- **Directions**
From the line containing "frame_channel();" through the line containing "imported = [obj", retype each line exactly; include both end lines and nothing beyond them.

- **Source excerpt**
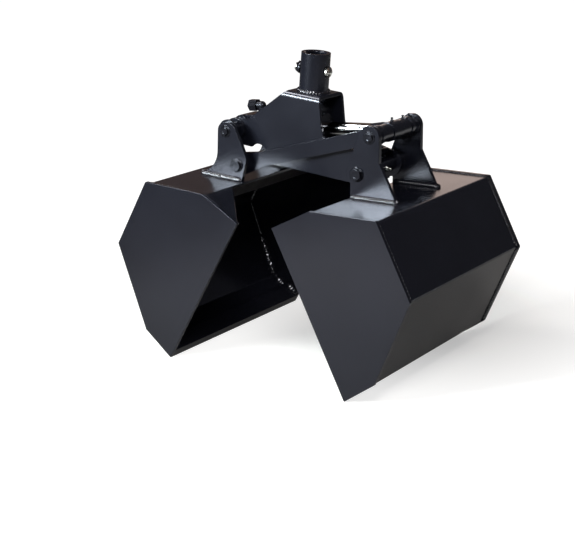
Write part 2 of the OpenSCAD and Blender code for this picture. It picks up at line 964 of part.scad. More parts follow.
module left_end_near() {
    color(paint) left_mirrored() end_solid(-end_out, -end_in);
}

module left_end_far() {
    color(paint) left_mirrored() end_solid(end_in, end_out);
}

module left_edge() {
    color(steel) left_mirrored() edge_solid();
}

module left_lip() {
    color(paint) left_mirrored() lip_solid();
}

module left_gusset_near() {
    color(paint) left_mirrored() gusset_solid(-1);
}

module left_gusset_far() {
    color(paint) left_mirrored() gusset_solid(1);
}

module left_ear_near() {
    color(paint) left_mirrored() ear_solid(-ear_out, true);
}

module left_ear_far() {
    color(paint) left_mirrored() ear_solid(ear_in, true);
}

module left_ear_welds() {
    color(bead) left_mirrored()
        ear_welds(left_foot_step, left_ear_foot);
}

module left_low_bolt() {
    color(steel) left_side() hex_bolt(left_low);
}

module left_low_nut() {
    color(steel) left_side() hex_nut(left_low);
}

module left_low_spacers() {
    color(paint) left_side()
        ring_pair(left_low, spacer_dia, pin_bore, link_out + side_play, ear_in);
}

module left_high_pin() {
    color(steel) left_side() headed_pin(left_high);
}

module left_high_clips() {
    color(steel) left_side()
        ring_pair(left_high, clip_dia, pin_bore, ear_out, ear_out + clip_plate);
}

// washers and spacers between ears and channel, and beside the base eye
module left_high_spacers() {
    color(paint) left_side() {
        ring_pair(left_high, ring_dia, pin_bore, ear_in - ring_plate, ear_in);
        ring_pair(left_high, spacer_dia - channel_plate / 2, pin_bore,
                  channel_out + boss_plate + side_play, ear_in - ring_plate);
        ring_pair(left_high, spacer_dia, pin_bore,
                  base_eye_width / 2 + side_play, channel_in - side_play);
    }
}

// Link bars, drawn from the lower left to the upper right pivot.

module link_bar(y_from) {
    y_to = y_from + link_plate;
    far = [link_length, 0];
    half = link_width / 2;
    run = link_eye * eye_taper_share;
    tip_run = link_tip_eye * eye_taper_share;
    upper = [tangent_left([0, 0], link_eye, [run, half], 0)[0], [run, half],
             [link_length - tip_run, half],
             tangent_left([link_length - tip_run, half], 0,
                          far, link_tip_eye)[1]];
    lower = [for (i = [3:-1:0]) [upper[i].x, -upper[i].y]];
    color(paint) along_line(left_low_open, link_heading) difference() {
        union() {
            bar_y([0, 0], 2 * link_eye, y_from, y_to);
            bar_y(far, 2 * link_tip_eye, y_from, y_to);
            slab(y_from, y_to) polygon(concat(upper, [far], lower, [[0, 0]]));
        }
        bar_y([0, 0], pin_bore, y_from - over, y_to + over);
        bar_y(far, loose_bore, y_from - over, y_to + over);
    }
}

module link_near() {
    link_bar(-link_out);
}

module link_far() {
    link_bar(link_in);
}

module link_cross_tube() {
    color(paint) along_line(left_low_open, link_heading)
        ring_y([0, 0], cross_tube_dia, pin_bore, -link_in, link_in);
}

// Cylinder, drawn from the left upper pivot along X.

// round piece along the cylinder axis
module on_rod_line(x_from) {
    translate([x_from, 0, 0]) rotate([0, 90, 0]) children();
}

module barrel() {
    start = cap_reach + cap_length;
    length = barrel_reach - gland_length - start;
    color(paint) along_line(left_high, rod_heading)
        on_rod_line(start) difference() {
            cylinder(d = barrel_dia, h = length);
            translate([0, 0, -over])
                cylinder(d = barrel_bore, h = length + 2 * over);
        }
}

module base_cap() {
    color(paint) along_line(left_high, rod_heading) difference() {
        union() {
            on_rod_line(cap_reach) cylinder(d = barrel_dia, h = cap_length);
            bar_y([0, 0], 2 * base_eye, -base_eye_width / 2,
                  base_eye_width / 2);
            translate([0, -base_eye_width / 2, -base_eye])
                cube([cap_reach, base_eye_width, 2 * base_eye]);
        }
        bar_y([0, 0], pin_bore, -base_eye_width, base_eye_width);
        on_rod_line(cap_reach - over) difference() {
            cylinder(d = 3 * barrel_dia, h = over);
            cylinder(d = barrel_dia, h = over);
        }
    }
}

module gland() {
    color(steel) along_line(left_high, rod_heading)
        on_rod_line(barrel_reach - gland_length) difference() {
            cylinder(d = gland_dia, h = gland_length);
            translate([0, 0, -over])
                cylinder(d = rod_dia + 2 * slide_fit, h = gland_length + 2 * over);
        }
}

// elbow on the base cap, with its nut pointing back
module supply_port() {
    nut_end = cap_reach - barrel_dia * port_gap_share;
    start = nut_end - port_nut;
    color(steel) along_line(left_high, rod_heading) difference() {
        union() {
            translate([port_reach, 0, 0])
                cylinder(d = port_elbow, h = port_height);
            translate([port_reach, 0, port_height]) sphere(d = port_elbow);
            translate([nut_end - over, 0, port_height]) rotate([0, 90, 0])
                cylinder(d = port_elbow, h = port_reach - nut_end + over);
            translate([start, 0, port_height]) rotate([0, 90, 0])
                rotate(30)
                cylinder(d = port_flats / cos(30), h = port_nut, $fn = 6);
        }
        translate([port_reach, 0, 0]) rotate([0, 90, 0])
            cylinder(d = barrel_dia, h = 2 * port_elbow, center = true);
        translate([start - over, 0, port_height]) rotate([0, 90, 0])
            cylinder(d = port_bore, h = port_nut + over);
    }
}

module rod() {
    start = piston_reach + piston_length;
    color(chrome) along_line(left_high, rod_heading) on_rod_line(start)
        cylinder(d = rod_dia, h = reach - rod_eye / 2 - flare_length - start);
}

module rod_end_eye() {
    half = rod_eye_width / 2;
    start = reach - rod_eye / 2 - flare_length;
    color(steel) along_line(left_high, rod_heading) difference() {
        union() {
            bar_y([reach, 0], rod_eye, -half, half);
            on_rod_line(start)
                cylinder(d1 = rod_dia, d2 = rod_flare, h = flare_length);
            on_rod_line(reach - rod_eye / 2)
                cylinder(d = rod_flare, h = rod_eye / 2);
        }
        bar_y([reach, 0], pin_dia + 2 * rod_play, -rod_eye, rod_eye);
    }
}

module piston() {
    color(steel) along_line(left_high, rod_heading) on_rod_line(piston_reach)
        cylinder(d = barrel_bore - 2 * slide_fit, h = piston_length);
}

frame_channel();
rotator_collar();
collar_weld();
collar_bolt();
collar_nut();
left_boss_near();
left_boss_far();
right_pivot_tube();
frame_brace();
grease_nipple();
right_shell();
right_end_near();
right_end_far();
right_edge();
right_lip();
right_gusset_near();
right_gusset_far();
right_ear_near();
right_ear_far();
right_ear_welds();
right_low_bolt();
right_low_nut();
right_thrust_rings();
right_high_pin();
right_high_clips();
right_high_spacers();
left_shell();
left_end_near();
left_end_far();
left_edge();
left_lip();
left_gusset_near();
left_gusset_far();
left_ear_near();
left_ear_far();
left_ear_welds();
left_low_bolt();
left_low_nut();
left_low_spacers();
left_high_pin();
left_high_clips();
left_high_spacers();
link_near();
link_far();
link_cross_tube();
barrel();
base_cap();
gland();
supply_port();
rod();
rod_end_eye();
piston();
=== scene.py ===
"""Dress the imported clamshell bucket: paint, bright metal, weld beads, studio."""

from __future__ import annotations

import json
import logging
import math
from dataclasses import dataclass, field
from enum import Enum
from typing import Any, Dict, List, Sequence, Tuple

import bmesh
import bpy
import numpy as np
from mathutils import Matrix, Vector

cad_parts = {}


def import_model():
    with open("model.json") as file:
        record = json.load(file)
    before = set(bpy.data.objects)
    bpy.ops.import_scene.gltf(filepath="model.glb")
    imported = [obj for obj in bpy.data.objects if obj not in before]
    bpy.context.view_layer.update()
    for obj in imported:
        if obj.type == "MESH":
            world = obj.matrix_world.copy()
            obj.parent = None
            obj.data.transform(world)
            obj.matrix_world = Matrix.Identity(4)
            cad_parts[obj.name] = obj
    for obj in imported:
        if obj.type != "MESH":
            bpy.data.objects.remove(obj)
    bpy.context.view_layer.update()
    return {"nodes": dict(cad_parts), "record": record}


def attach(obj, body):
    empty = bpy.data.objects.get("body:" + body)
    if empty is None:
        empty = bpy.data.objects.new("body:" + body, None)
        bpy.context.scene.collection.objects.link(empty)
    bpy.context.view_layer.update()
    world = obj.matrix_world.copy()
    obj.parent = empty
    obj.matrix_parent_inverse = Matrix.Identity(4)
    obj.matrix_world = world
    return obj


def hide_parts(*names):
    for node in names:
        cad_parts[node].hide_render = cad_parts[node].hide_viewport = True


LOG = logging.getLogger("clamshell_bucket")

Point = Tuple[float, float, float]
Colour = Tuple[float, float, float, float]
Span = Tuple[float, float]
MM = 0.001
# Radius in millimetres at which a turned piece is closed on its axis.
POLE = 0.02
# Values of Blender's noise at which a finish is darkest and smoothest, is
# roughest, and is lightest.
NOISE_LOW, NOISE_HIGH, NOISE_TOP = 0.3, 0.7, 0.72
SENSOR_MM = 36.0
# Pivots across the ears, X and Z in millimetres.
RIGHT_LOW, RIGHT_HIGH = (168.626, 486.237), (199.654, 575.087)
LEFT_LOW, LEFT_HIGH = (-175.113, 464.271), (-209.084, 545.036)


class Body(Enum):
    """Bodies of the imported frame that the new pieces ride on."""

    HEAD = "head"
    RIGHT = "right_jaw"
    LEFT = "left_jaw"
    ROD = "rod"


class Slot(Enum):
    """Material slots of the record."""

    PAINT = "black_paint"
    WELD = "weld_bead"
    STEEL = "steel"
    ZINC = "zinc"
    CHROME = "chrome"


def srgb(code: str) -> Colour:
    """Turn an sRGB hex colour into linear values.

    Args:
        code: Six hex digits with a leading hash.

    Returns:
        Linear red, green, blue and an alpha of one.
    """
    parts = [int(code[i:i + 2], 16) / 255.0 for i in (1, 3, 5)]
    lin = [c / 12.92 if c <= 0.04045 else ((c + 0.055) / 1.055) ** 2.4 for c in parts]
    return (lin[0], lin[1], lin[2], 1.0)


def add_node(
    tree: bpy.types.NodeTree,
    kind: str,
    settings: Dict[str, Any] | None = None,
    **inputs: Any,
) -> bpy.types.Node:
    """Add one shader node, set it up and link it.

    Args:
        tree: Node tree that takes the node.
        kind: Blender's name of the node type.
        settings: Properties of the node itself.
        **inputs: Socket values or the output sockets to link, by the socket's
            name with underscores for spaces, or i0, i1 and so on by place.

    Returns:
        The new node.
    """
    node = tree.nodes.new(kind)
    for key, value in (settings or {}).items():
        setattr(node, key, value)
    for key, value in inputs.items():
        if key[0] == "i" and key[1:].isdigit():
            socket = node.inputs[int(key[1:])]
        else:
            socket = node.inputs[key.replace("_", " ")]
        if isinstance(value, bpy.types.NodeSocket):
            tree.links.new(value, socket)
        else:
            socket.default_value = value
    return node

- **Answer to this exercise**
frame_channel();
rotator_collar();
collar_weld();
collar_bolt();
collar_nut();
left_boss_near();
left_boss_far();
right_pivot_tube();
frame_brace();
grease_nipple();
right_shell();
right_end_near();
right_end_far();
right_edge();
right_lip();
right_gusset_near();
right_gusset_far();
right_ear_near();
right_ear_far();
right_ear_welds();
right_low_bolt();
right_low_nut();
right_thrust_rings();
right_high_pin();
right_high_clips();
right_high_spacers();
left_shell();
left_end_near();
left_end_far();
left_edge();
left_lip();
left_gusset_near();
left_gusset_far();
left_ear_near();
left_ear_far();
left_ear_welds();
left_low_bolt();
left_low_nut();
left_low_spacers();
left_high_pin();
left_high_clips();
left_high_spacers();
link_near();
link_far();
link_cross_tube();
barrel();
base_cap();
gland();
supply_port();
rod();
rod_end_eye();
piston();
=== scene.py ===
"""Dress the imported clamshell bucket: paint, bright metal, weld beads, studio."""

from __future__ import annotations

import json
import logging
import math
from dataclasses import dataclass, field
from enum import Enum
from typing import Any, Dict, List, Sequence, Tuple

import bmesh
import bpy
import numpy as np
from mathutils import Matrix, Vector

cad_parts = {}


def import_model():
    with open("model.json") as file:
        record = json.load(file)
    before = set(bpy.data.objects)
    bpy.ops.import_scene.gltf(filepath="model.glb")
    imported = [obj for obj in bpy.data.objects if obj not in before]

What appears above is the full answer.